Not Much On My Mind Today
You know that you are desparate when you look for a car accident to find an opportunity to kiss someone.
Drivers That I Hate
Pretty much anybody in a Volvo, tradesmen's vans or other modes of transport, Toranas (always full of Yobbos) and I can't say that I have a real liking for Mercs or Beemers - the drivers of these vehicles act as if they own the road.
More Tips For Staying Frugal
When you see a tin-rattler, somebody collecting for charity, walk on the other side of the path. Or even walk alongside somebody. Old people are good to walk next to because they usually stop and give some money giving you the chance to walk straight past.
When you buy something only use notes to pay for it. Keep all of the change in a piggy bank and take it to the bank to deposit every month. This way you have lots of money at the end of the month and you start to get a bit sick of paying $5 for the newspaper anyway. It wasn't so difficult to do when the $2 note was still in circulation. Be disciplined people. You can't become a Frugal Bastard overnight.

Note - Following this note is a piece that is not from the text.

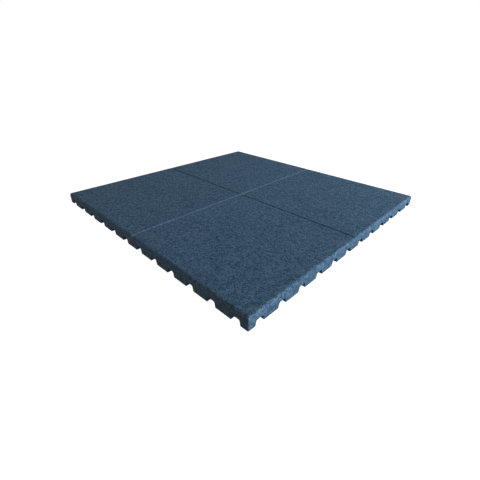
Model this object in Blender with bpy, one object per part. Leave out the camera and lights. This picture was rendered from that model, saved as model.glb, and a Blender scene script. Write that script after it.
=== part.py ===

Don't press so hard when you brush your teeth. Your toothbrush will last much longer and you won't have to buy them so often. Another brushing tip is use a tiny amount of toothpaste - you actually don't need to fill the head of the toothbrush because it goes a long way. If you fill the head with toothpaste you just end up spitting it out anyway. And that is a shameless waste of money.
Book holidays to exotic destinations that have just come under terrorist attack. These places will be dying to get tourists and fares will certainly be cheaper. Accommodation will be very affordable. And there are probably some nice palaces in Baghdad that could put you up.